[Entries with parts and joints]
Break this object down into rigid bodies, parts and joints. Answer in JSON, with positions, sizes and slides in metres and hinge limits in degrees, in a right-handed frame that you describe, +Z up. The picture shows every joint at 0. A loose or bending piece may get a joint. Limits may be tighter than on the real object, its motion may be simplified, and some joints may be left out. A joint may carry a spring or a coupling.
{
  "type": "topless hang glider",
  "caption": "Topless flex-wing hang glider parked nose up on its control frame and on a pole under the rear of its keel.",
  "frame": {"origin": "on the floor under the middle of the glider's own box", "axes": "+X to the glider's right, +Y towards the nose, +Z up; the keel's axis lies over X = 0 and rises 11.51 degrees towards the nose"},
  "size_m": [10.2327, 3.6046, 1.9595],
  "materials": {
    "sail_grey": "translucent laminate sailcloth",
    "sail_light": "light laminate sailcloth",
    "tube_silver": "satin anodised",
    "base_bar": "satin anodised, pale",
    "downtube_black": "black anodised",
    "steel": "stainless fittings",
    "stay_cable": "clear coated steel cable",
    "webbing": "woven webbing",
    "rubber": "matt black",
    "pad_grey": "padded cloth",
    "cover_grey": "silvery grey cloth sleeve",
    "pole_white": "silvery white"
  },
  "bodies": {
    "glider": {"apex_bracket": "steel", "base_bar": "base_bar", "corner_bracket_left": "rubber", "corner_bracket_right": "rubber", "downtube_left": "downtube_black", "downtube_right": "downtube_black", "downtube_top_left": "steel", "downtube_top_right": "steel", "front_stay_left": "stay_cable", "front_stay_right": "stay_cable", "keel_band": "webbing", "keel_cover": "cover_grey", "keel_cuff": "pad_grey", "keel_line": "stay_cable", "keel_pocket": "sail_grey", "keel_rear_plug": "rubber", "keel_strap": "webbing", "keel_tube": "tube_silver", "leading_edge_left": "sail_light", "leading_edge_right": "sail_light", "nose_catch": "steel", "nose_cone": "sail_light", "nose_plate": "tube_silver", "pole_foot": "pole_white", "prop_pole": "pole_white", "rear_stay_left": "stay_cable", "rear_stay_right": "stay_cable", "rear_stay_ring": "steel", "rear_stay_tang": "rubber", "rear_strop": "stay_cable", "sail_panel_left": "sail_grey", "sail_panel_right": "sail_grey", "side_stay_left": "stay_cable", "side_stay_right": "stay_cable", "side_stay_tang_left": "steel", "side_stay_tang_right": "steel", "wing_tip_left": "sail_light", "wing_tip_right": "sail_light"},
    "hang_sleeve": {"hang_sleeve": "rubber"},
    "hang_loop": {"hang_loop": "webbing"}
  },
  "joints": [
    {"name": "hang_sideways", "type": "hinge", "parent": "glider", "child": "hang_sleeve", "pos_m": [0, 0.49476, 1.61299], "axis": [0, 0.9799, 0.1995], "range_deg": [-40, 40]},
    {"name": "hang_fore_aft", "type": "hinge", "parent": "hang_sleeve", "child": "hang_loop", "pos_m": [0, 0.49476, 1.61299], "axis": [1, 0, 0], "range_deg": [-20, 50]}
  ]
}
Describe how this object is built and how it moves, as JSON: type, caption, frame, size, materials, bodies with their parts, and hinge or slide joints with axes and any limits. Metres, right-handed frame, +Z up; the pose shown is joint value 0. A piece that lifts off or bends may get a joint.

> WHAT THE EXERCISE ASKS
Go through the lines above. Select every one that has the string "caption".

> EXERCISE OUTPUT
  "caption": "Topless flex-wing hang glider parked nose up on its control frame and on a pole under the rear of its keel.",
Describe how this object is built and how it moves, as JSON: type, caption, frame, size, materials, bodies with their parts, and hinge or slide joints with axes and any limits. Metres, right-handed frame, +Z up; the pose shown is joint value 0. A piece that lifts off or bends may get a joint.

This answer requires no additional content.